Eu e todos os que trabalhamos diariamente no campo e em contato com os animais, de uma forma apaixonada, não pudemos ficar indiferentes ao retrato macabro que fez daquilo que é o nosso dia-a-dia.

Numa época em que a grande maioria da população vive em meio urbano e desconhece o mundo rural e ainda mais a produção animal, aparece alguém, do alto da sua imagem de credibilidade, a quem é dado palco, sem direito a contraditório. De repente, este aparenta ser o maior especialista na área, mesmo que esteja a dizer barbaridades enormes, que, pasme-se, estão contidas num livro que tem à venda neste momento!! Sr. JRS, deixe-me dizer-lhe que não vale tudo para tentar ganhar dinheiro e os sites sensacionalista e as redes sociais podem não ser a melhor fonte de informação. Denegrir todo um setor tão digno e a quem o país tanto deve, demonstra uma falta de sensibilidade enorme da sua parte e explico porquê:

– comparar a morte de milhões de humanos com a morte de animais? Isto não é demagogia? Será que o Sr. JRS compara o valor da vida de um judeu com a de um animal? Surpreende-se que haja pessoas que se chocam com o holocausto mas aceitam matadouros? Como é possível fazer esta comparação e manter uma cara séria? Sabe que a domesticação dos animais foi uma importante conquista da humanidade? Sabe que desde essa altura o Homem fornece alimento, abrigo e proteção aos animais em troca de alimento, vestuário, fertilizantes, etc? Deixe-me relembrar que não vamos à selva capturar animais para produzir carne, pelo contrário, o habitat natural destas espécies é a instalação pecuária. Eu não trabalho num campo de concentração. Depois refere que podemos comer menos carne. Não há contradição? Então podemos matar alguns animais, sem problema? Se forem poucos já não se compara ao holocausto? Seguindo o raciocínio e comparação proposta, aceitaríamos um Auschwitz desde que fossem mortos poucos judeus!

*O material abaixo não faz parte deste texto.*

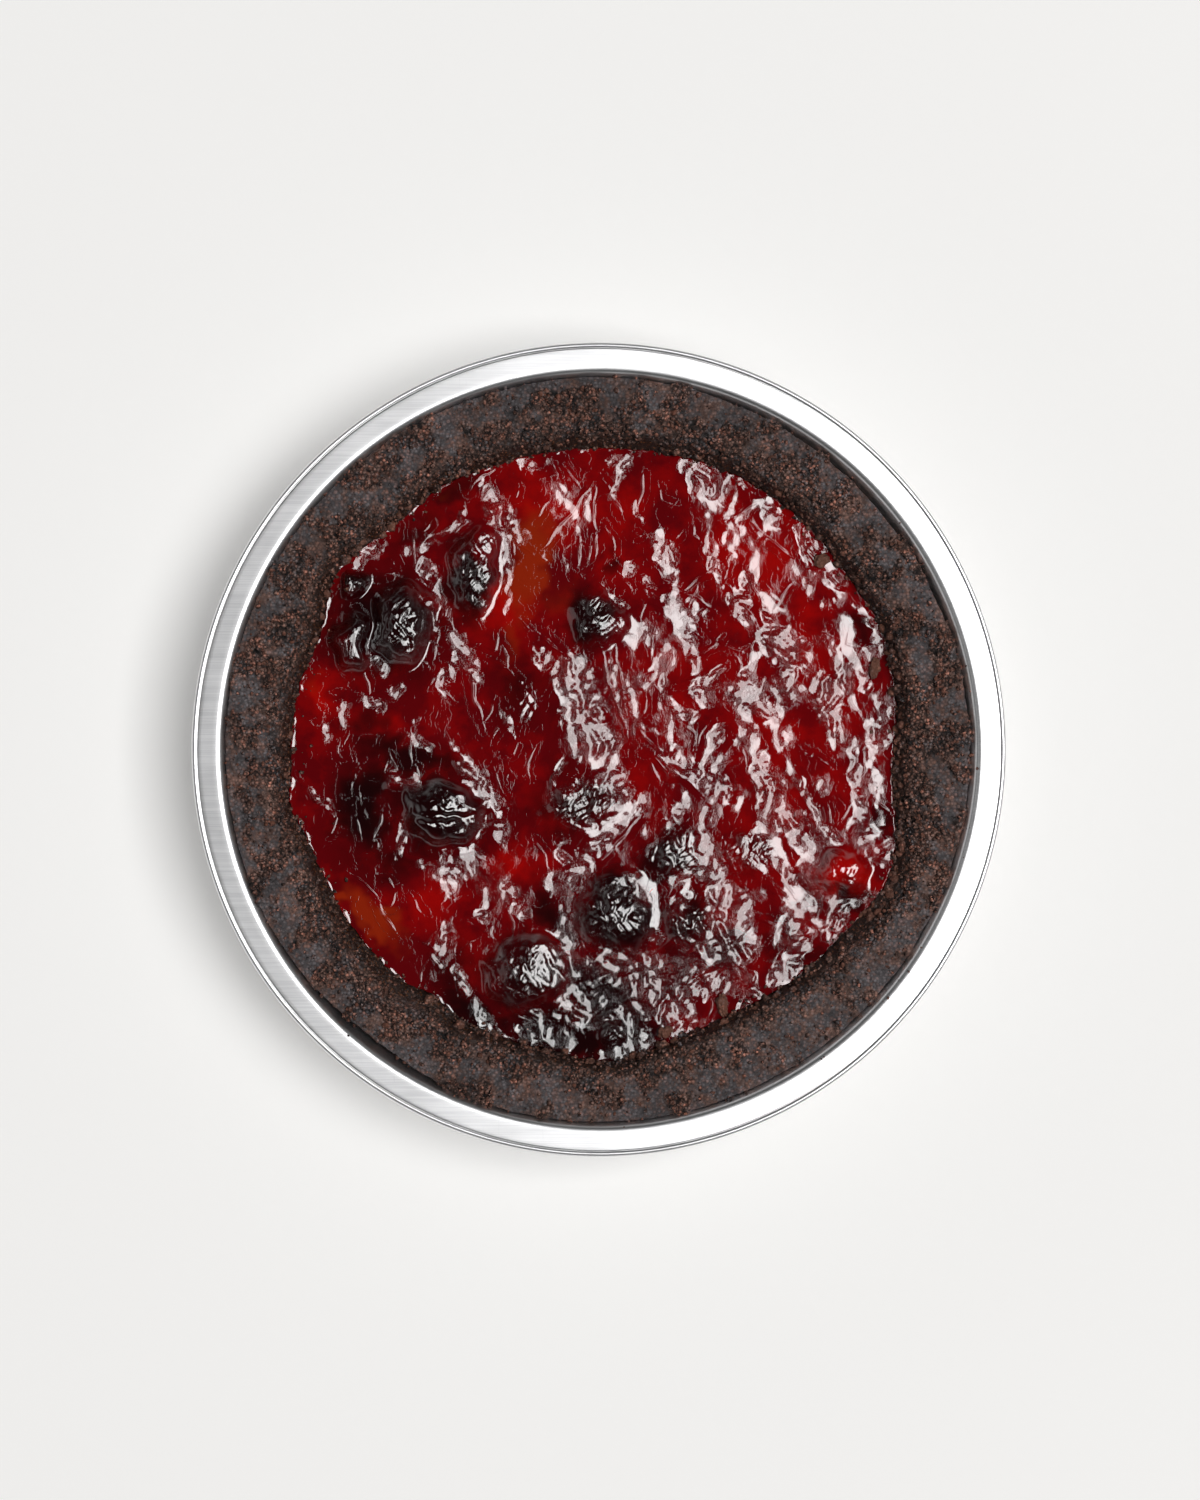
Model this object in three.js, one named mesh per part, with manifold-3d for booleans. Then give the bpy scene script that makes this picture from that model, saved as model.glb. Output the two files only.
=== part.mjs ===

– afirmar que a pecuária é A PRINCIPAL CAUSA das alterações climáticas. Vindo de alguém que diz, com cara séria, que estudou o assunto?? É comum ver afirmações destas vindas de pessoas que vivem nas e das redes sociais, mas como é possível dizer isto numa rádio e não ser corrigido? Mesmo os primeiros números do relatório da ONU, que foram depois revistos por terem erros grosseiros nos cálculos, não apontavam para nada parecido com isso. Neste momento, a emissão de gases estufa por atividade agrícola é apontada como sendo pouco mais de 10%, sendo que a pecuária será responsável por cerca de 65% desse valor. E isto sem descontar o que deveria ser subtraído devido ao sequestro de carbono que ocorre nas pastagens, mas, possivelmente, a referência a este facto científico, vai-lhe tirar alguns likes. Tem o senhor o desplante de dizer que os combustíveis fósseis afinal não são tão importantes, quando a queima destes, no carro e nos aviões por exemplo, é responsável pela emissão de mais de 50% dos gases com efeito de estufa????

– só poderá ter sido esquecimento e não desconhecimento, a não referência do facto de uma das maiores emissões de metano ser a prospecção, transporte e transformação do gás natural que é usado para aquecer as nossas casas, acontece!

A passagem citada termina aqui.